If three points are randomly chosen on the boundary of a circle, what is the probability that there exists a diameter of the circle such that all three points lie on the same side of it?

I have a solution, but I'm very curious to see how others do it (and whether we get the same answer)!

Thanks.

Solution 1:

Choose the points on the unit circle in the complex plane, with arguments $\theta_1, \theta_2, \theta_3$. If it happens that the differences $\theta_2 - \theta_1$ and $\theta_3 - \theta_1$ are both between $0$ and $\pi$ modulo $2\pi$, then the points are on the same half circle. From independence of the variables, the probability of this happening is $\frac {1} {4}$. Now we need to consider symmetrical cases - the above is the case that the first point is "to the right" of the next two points, but either point could be "on the right" of the other two points. The three cases are symmetrical and disjoint, so the total probability is $\frac 3 4$.

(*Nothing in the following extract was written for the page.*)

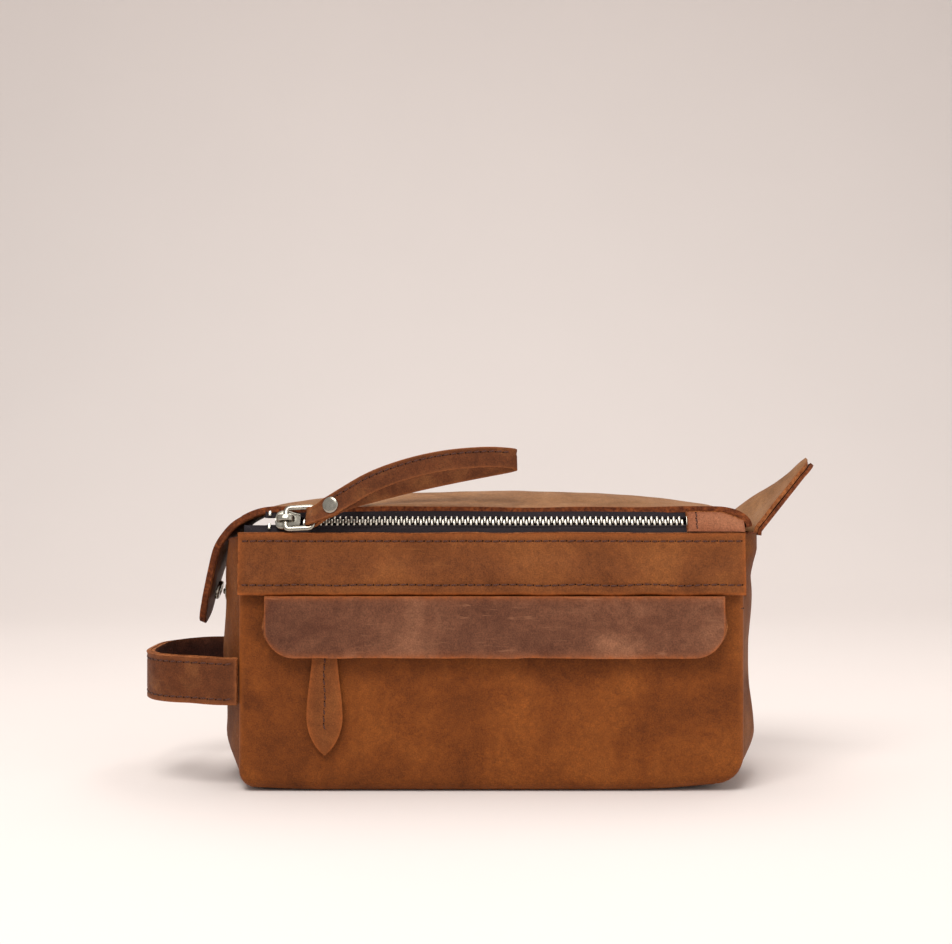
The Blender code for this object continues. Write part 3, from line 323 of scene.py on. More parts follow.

The general case of $n$ points can be solved the same way and it results in $\frac n {2^{n-1}}$.

Solution 2:

Here's my answer:

Suppose points $A$ and $B$ are placed first. The measure $\theta$ of the minor arc that has $A$ and $B$ as endpoints is uniformly distributed over the interval $(0,\pi)$. Given a value for $\theta$, though, we can know that the probability that point $C$ will be placed so that all three points are on the same side of a diameter is equal to $1-\frac{\theta}{2\pi}$. Averaging over the interval $(0,\pi)$ gives $$ \frac{1}{\pi} \int_0^\pi (1-\frac{\theta}{2\pi})d\theta=\frac{1}{\pi}\left[\theta-\frac{1}{4\pi}\theta^2\right]_0^\pi=\frac{3}{4} $$